Kuznetsov's mole

Scientific classification
- Kingdom: Animalia
- Phylum: Chordata
- Class: Mammalia
- Order: Eulipotyphla
- Family: Talpidae
- Genus: Euroscaptor
- Species: E. kuznetsovi
- Binomial name: Euroscaptor kuznetsovi Zemlemerova, Bannikova, Lebedev, Rozhnov, & Abramov, 2016

= Kuznetsov's mole =

- Authority: Zemlemerova, Bannikova, Lebedev, Rozhnov, & Abramov, 2016

Species of mole

Kuznetsov's mole (Euroscaptor kuznetsovi) is a species of mammal in the family Talpidae. It is found in northern Vietnam and southern China.
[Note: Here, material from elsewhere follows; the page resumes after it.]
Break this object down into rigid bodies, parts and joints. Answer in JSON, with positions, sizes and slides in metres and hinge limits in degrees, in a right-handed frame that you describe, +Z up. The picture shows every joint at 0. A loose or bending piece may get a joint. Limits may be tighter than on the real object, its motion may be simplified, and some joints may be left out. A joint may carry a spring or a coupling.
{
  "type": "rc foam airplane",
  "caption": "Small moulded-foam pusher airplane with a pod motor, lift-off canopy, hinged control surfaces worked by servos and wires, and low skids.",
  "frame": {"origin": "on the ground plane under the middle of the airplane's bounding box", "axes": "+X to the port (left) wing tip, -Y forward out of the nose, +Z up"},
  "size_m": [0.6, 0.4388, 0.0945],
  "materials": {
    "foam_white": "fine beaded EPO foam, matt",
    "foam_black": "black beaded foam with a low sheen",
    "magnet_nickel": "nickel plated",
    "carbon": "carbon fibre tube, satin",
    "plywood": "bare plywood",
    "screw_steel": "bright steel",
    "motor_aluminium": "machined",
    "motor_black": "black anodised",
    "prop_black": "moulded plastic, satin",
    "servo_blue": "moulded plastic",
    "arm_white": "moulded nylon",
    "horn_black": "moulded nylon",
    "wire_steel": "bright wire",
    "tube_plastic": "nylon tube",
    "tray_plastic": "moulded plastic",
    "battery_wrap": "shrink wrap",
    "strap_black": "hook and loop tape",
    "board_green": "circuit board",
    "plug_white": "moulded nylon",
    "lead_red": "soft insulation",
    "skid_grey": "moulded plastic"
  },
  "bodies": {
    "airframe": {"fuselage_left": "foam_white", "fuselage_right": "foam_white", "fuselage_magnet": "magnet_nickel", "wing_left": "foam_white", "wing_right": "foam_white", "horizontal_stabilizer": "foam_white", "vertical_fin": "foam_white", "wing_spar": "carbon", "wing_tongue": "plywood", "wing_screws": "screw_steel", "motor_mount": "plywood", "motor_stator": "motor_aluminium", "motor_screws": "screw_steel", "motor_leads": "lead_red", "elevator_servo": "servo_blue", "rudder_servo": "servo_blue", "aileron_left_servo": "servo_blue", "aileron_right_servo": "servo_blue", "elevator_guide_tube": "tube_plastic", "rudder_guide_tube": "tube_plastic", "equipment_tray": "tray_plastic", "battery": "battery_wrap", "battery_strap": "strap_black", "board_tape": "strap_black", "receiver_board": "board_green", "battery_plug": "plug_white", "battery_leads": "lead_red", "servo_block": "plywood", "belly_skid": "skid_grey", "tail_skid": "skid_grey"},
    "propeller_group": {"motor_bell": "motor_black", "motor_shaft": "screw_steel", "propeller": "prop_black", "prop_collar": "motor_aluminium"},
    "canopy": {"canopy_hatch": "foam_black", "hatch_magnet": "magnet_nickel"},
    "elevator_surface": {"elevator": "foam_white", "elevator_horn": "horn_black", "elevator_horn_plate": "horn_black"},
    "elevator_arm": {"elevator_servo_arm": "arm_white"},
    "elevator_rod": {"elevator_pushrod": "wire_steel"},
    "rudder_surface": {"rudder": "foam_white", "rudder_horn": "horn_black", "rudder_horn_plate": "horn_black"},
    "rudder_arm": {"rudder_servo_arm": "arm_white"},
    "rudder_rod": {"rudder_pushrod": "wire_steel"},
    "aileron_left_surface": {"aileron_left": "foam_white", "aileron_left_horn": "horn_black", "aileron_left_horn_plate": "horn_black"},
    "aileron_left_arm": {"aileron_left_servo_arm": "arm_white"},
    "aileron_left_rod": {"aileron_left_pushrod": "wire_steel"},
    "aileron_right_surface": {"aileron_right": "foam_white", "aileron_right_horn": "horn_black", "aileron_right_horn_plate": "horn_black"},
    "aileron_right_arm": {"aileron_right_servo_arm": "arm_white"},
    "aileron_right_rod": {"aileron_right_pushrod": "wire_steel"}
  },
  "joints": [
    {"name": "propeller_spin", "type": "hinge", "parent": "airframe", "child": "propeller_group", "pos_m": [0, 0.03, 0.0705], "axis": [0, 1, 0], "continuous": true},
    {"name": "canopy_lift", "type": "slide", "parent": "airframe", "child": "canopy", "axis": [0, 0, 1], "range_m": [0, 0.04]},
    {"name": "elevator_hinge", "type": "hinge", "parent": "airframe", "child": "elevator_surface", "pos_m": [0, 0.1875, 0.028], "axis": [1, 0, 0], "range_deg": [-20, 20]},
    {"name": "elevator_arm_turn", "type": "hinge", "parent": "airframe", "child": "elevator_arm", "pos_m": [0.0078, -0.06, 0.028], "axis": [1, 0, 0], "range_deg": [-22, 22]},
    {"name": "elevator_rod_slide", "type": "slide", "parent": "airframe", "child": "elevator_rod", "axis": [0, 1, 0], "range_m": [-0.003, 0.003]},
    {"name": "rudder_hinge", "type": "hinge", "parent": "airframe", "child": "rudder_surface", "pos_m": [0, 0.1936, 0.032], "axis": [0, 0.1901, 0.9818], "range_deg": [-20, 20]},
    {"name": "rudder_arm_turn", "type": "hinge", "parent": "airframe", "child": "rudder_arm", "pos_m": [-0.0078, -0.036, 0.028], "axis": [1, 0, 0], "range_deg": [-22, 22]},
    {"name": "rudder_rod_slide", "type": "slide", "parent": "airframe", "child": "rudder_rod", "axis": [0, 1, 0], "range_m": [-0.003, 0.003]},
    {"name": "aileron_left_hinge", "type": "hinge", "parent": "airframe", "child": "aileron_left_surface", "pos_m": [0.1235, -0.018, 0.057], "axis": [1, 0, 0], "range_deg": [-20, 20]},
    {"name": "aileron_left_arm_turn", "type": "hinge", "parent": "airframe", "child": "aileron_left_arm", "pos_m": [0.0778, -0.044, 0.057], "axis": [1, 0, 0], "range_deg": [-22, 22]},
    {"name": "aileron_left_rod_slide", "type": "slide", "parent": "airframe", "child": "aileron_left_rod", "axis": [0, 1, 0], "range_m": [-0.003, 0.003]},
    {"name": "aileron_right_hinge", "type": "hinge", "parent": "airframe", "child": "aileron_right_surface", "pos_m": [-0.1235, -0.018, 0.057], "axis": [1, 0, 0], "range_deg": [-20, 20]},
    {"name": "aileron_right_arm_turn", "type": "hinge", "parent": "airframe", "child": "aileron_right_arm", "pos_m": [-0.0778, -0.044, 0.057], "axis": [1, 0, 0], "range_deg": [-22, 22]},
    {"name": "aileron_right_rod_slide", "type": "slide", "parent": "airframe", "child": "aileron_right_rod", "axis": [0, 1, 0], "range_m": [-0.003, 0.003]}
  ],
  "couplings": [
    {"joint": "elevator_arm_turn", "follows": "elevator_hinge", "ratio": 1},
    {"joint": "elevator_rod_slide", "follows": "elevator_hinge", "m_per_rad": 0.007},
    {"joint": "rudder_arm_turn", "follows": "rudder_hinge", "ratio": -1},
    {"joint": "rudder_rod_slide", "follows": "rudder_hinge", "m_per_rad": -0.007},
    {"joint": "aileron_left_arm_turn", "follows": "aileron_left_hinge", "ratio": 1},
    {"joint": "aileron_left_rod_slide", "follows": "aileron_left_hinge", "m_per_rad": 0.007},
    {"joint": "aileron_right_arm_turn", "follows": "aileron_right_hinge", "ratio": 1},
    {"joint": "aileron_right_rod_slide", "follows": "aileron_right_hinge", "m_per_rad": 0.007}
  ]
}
It was named after Russian mammalogist German V. Kuznetsov of the Russian Academy of Sciences.

== Taxonomy ==
E. kuznetsovi, alongside Orlov's mole (E. orlovi), was formerly considered a population of the long-nosed mole (E. longirostris), but a 2016 study found sufficient genetic divergence to split the populations as distinct species, with the Red River serving as the main geographical barrier leading to E. kuznetsovi's divergence. It is the sister species to E. orlovi.

== Distribution ==
It has been recorded from northeastern Vietnam in Vĩnh Phúc and Cao Bằng provinces, at elevations of 750 to 950 meters asl. A record from Guangxi in southeastern China also likely belongs to this species. It is found east of the Red River.

== Description ==
It is a large-sized mole comparable to E. longirostris and E. orlovi in size. Morphologically, it can be distinguished by its large, club-shaped tail, larger skull size, short molar rows, and wider rostrum.